I reckon that they should be a bonus weapon for monks past a certain level, as well as the longspear.
 

Legildur said:
I reckon that they should be a bonus weapon for monks past a certain level, as well as the longspear.

Darn Tootin! As for how it might work in a fight there was a Jet Lee movie a while back...I think it was Romeo Must Die but I could be wrong where he took out a bunch of people using nothing but a fire-hose. It was an amazing sequence. As well I don't really like many of the weapons drawn in the PHB. The Scimitar looks like a cutlass and the Rapier...I don't know what they were thinking when they drew that one.

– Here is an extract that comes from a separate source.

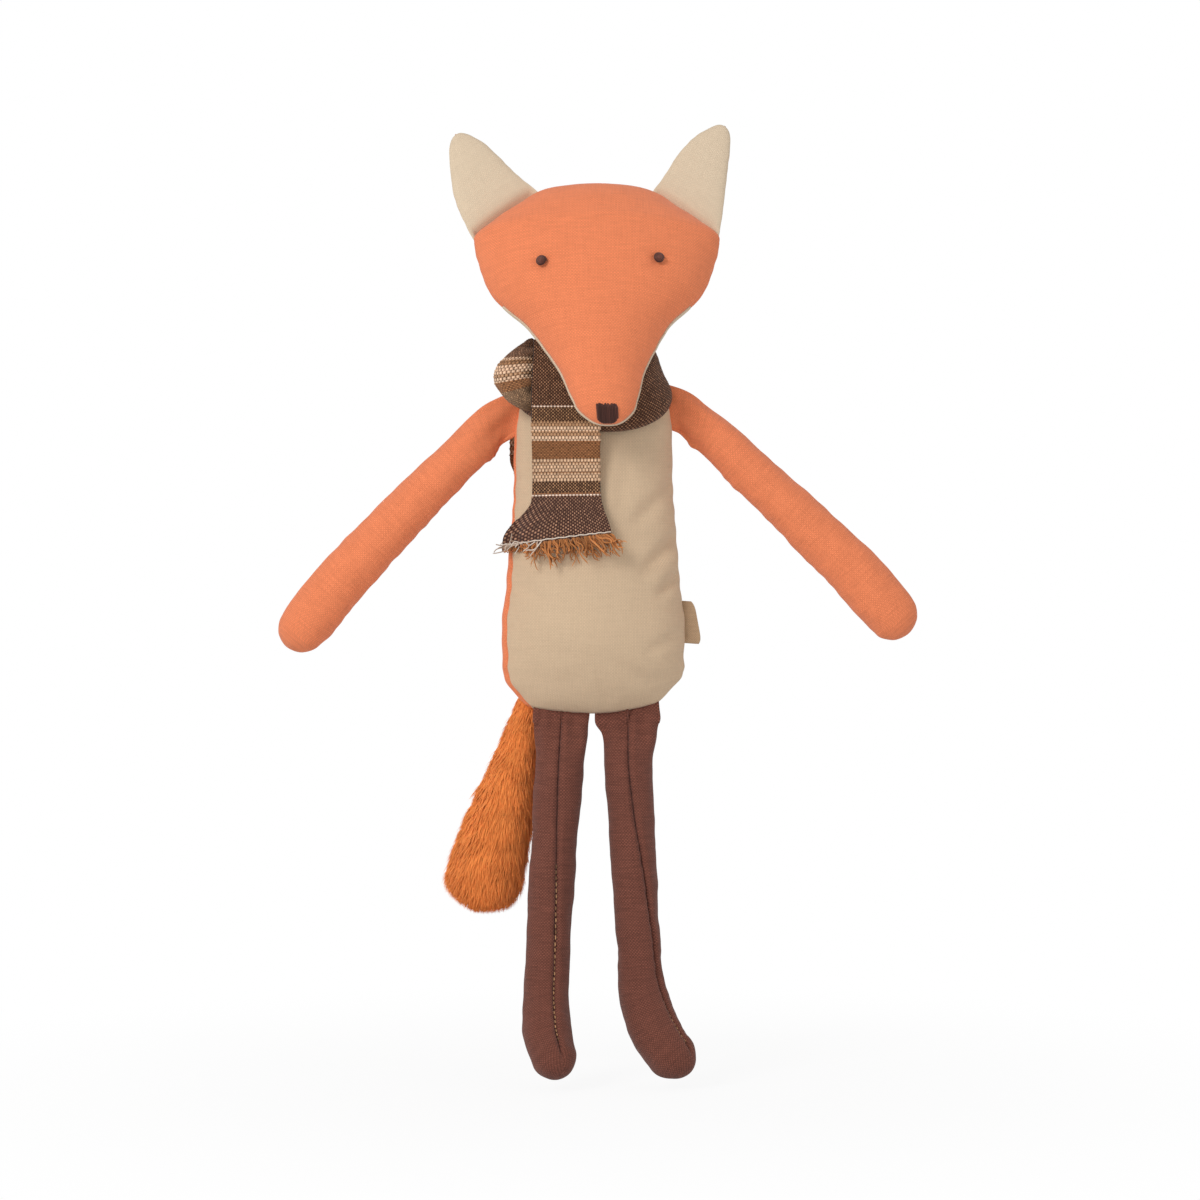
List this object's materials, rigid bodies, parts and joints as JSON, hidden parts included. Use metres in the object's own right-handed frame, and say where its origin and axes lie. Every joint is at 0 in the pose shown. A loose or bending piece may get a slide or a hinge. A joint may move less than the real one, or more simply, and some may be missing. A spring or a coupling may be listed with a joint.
{
  "type": "stuffed fox toy",
  "caption": "Stuffed linen fox with long jointed limbs, a fur tail, upright ears and a woven scarf with fringed ends.",
  "frame": {"origin": "middle of the trunk, where a hand holds the toy", "axes": "+Z from the legs to the head, +Y to the toy's back so the face looks along -Y, +X to the toy's left side"},
  "size_m": [0.2446, 0.0725, 0.358],
  "materials": {
    "orange_linen": "plain woven linen",
    "cream_linen": "plain woven linen",
    "brown_linen": "plain woven linen",
    "fibre_fill": "loose fibre filling",
    "fox_fur": "short pile fur",
    "dark_thread": "satin stitched thread",
    "woven_scarf": "coarse woven wool with stripes",
    "fringe_yarn": "loose wool yarn",
    "label_tape": "bare woven tape"
  },
  "bodies": {
    "trunk": {"body_front_panel": "cream_linen", "body_back_panel": "orange_linen", "body_stuffing": "fibre_fill", "scarf_neck_wrap": "woven_scarf", "scarf_knot": "woven_scarf", "scarf_front_upper": "woven_scarf", "side_label": "label_tape"},
    "head": {"head_face_panel": "orange_linen", "head_back_panel": "orange_linen", "head_chin_panel": "cream_linen", "head_stuffing": "fibre_fill", "ear_left_front_panel": "cream_linen", "ear_left_back_panel": "orange_linen", "ear_right_front_panel": "cream_linen", "ear_right_back_panel": "orange_linen", "eye_left": "dark_thread", "eye_right": "dark_thread", "nose": "dark_thread"},
    "arm_left": {"arm_left_sleeve": "orange_linen", "arm_left_stuffing": "fibre_fill"},
    "arm_right": {"arm_right_sleeve": "orange_linen", "arm_right_stuffing": "fibre_fill"},
    "leg_left": {"leg_left_outer_panel": "brown_linen", "leg_left_inner_panel": "brown_linen", "leg_left_stuffing": "fibre_fill"},
    "leg_right": {"leg_right_outer_panel": "brown_linen", "leg_right_inner_panel": "brown_linen", "leg_right_stuffing": "fibre_fill"},
    "tail": {"tail_fur_sleeve": "fox_fur", "tail_stuffing": "fibre_fill"},
    "scarf_front": {"scarf_front_end": "woven_scarf", "scarf_front_fringe": "fringe_yarn"},
    "scarf_back": {"scarf_back_end": "woven_scarf", "scarf_back_fringe": "fringe_yarn"}
  },
  "joints": [
    {"name": "head_nod", "type": "hinge", "parent": "trunk", "child": "head", "pos_m": [0, 0, 0.0885], "axis": [-1, 0, 0], "range_deg": [0, 35]},
    {"name": "arm_left_swing", "type": "hinge", "parent": "trunk", "child": "arm_left", "pos_m": [0.0308, 0, 0.053], "axis": [0, 0, -1], "range_deg": [-60, 80]},
    {"name": "arm_right_swing", "type": "hinge", "parent": "trunk", "child": "arm_right", "pos_m": [-0.0308, 0, 0.053], "axis": [0, 0, 1], "range_deg": [-60, 80]},
    {"name": "leg_left_swing", "type": "hinge", "parent": "trunk", "child": "leg_left", "pos_m": [0.012, 0, -0.061], "axis": [-1, 0, 0], "range_deg": [-15, 90]},
    {"name": "leg_right_swing", "type": "hinge", "parent": "trunk", "child": "leg_right", "pos_m": [-0.012, 0, -0.061], "axis": [-1, 0, 0], "range_deg": [-15, 90]},
    {"name": "tail_lift", "type": "hinge", "parent": "trunk", "child": "tail", "pos_m": [-0.022, 0.0092, -0.051], "axis": [1, 0, 0], "range_deg": [0, 75]},
    {"name": "scarf_front_lift", "type": "hinge", "parent": "trunk", "child": "scarf_front", "pos_m": [-0.0101, -0.0231, 0.04635], "axis": [-1, 0, 0], "range_deg": [0, 80]},
    {"name": "scarf_back_lift", "type": "hinge", "parent": "trunk", "child": "scarf_back", "pos_m": [-0.02, 0.02, 0.061], "axis": [1, 0, 0], "range_deg": [0, 80]}
  ]
}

There are other artists out there that have drawn the spiked chain that looks more realistic. As well I am not opposed to people just using the spiked chain without the spikes calling it a chain with weights at the end and keeping everything the same but piercing and make it a bludgeoning weapon.

Also I would like to know what the stats would be for someone wielding a rope with a grappling hook at the end as a weapon similar to the spiked chain.
 

The spiked chain is not silly. Anyone see kill bill? That crazy japanese wench used a chain to good effect. You are just adding spikes on the ball. Also just as silly would be the Kusari-gama out of Oriental Adventures. This has reach, tripping, 2 different weapon damage type, blunt and slashing. Both weapons are rare and should have unique character backgrounds to allow in my opinion. A Kusari-gama would be more likely in a ninja setting where as where spiked chain fits in would be up to the dm.